After both our models were trained, the text is generated by running Q1_generate.py To get the output using the base FNN model, we can run the code as shown below -

   python Question1/code/Q1_generate.py --checkpoint ../models/modelFNN.pt 

To get the output using the base FNNS model, we can run the code as shown below -

   python Question1/code/Q1_generate.py --checkpoint ../models/modelFNNS.pt 

The progress of the number of words generated are printed while the output texts are stored in a text file specified by the --outf argument. The already generated texts are stored in ../generated/generated FNN.txt and ../generated/generated FNNS.txt

Question Two

Named Entity Recognition (NER) is an information extraction technique to identify and classify named entities in a corpus. A model is trained to identify the entities in a sequence. The data set contains four different types of named entities: PERSON, LOCATION, ORGANIZATION, and MISC.
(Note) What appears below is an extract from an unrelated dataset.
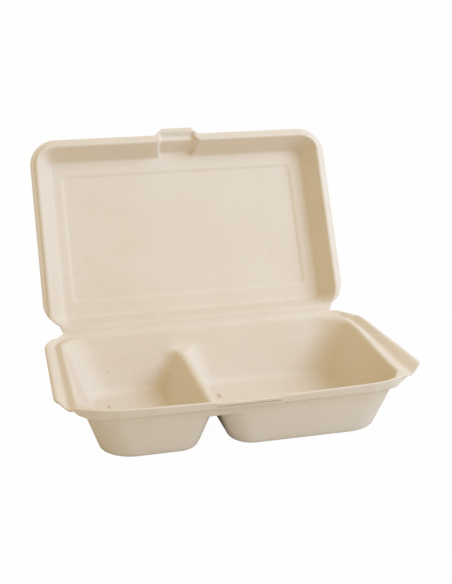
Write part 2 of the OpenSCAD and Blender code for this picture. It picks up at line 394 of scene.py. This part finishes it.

For Question 2, getting the pre trained glove emebeddings for NER is necessary. This is done by -

cd Question2/data/
mkdir glove.6B

And download the txt from the link given below -

   https://www.kaggle.com/danielwillgeorge/glove6b100dtxt

We have altered the default code given to us to ensure that all models can be run by changing just one parameter. There are 4 different models that are built to perform the task of NER. The main noteboook is the NLP_Q2.ipynb.

   Question2/NLP_Q2.ipynb

The default model given to us used LSTMs as word level encoders. This model can be run by changing the parameter as shown below in code cell 2 of the notebook.

   parameters['layers_mode']='LSTM'

The best validation F-score goes up 0.92 while using LSTMs for encoding.

The next model we trained was by replacing the LSTM word level encoder with a CNN layer. This can be run by -

   parameters['layers_mode']='CNN'

The best validation F-score goes up 0.85 while using CNNs instead of LSTMs.

We then added one more CNN layer to see how the accuracy would change.

   parameters['layers_mode']='2CNN'

The best validation F-score reached 0.82 when we added an additional CNN layer.

Finally, we set our models to have three CNN layers.

   parameters['layers_mode']='3CNN'

It was noticed that the best validation F-score was 0.78

While training the model, we set our

   parameters['epoch']=3

and the output prints the F-score and Best F-score for Train, Validation and Test sets.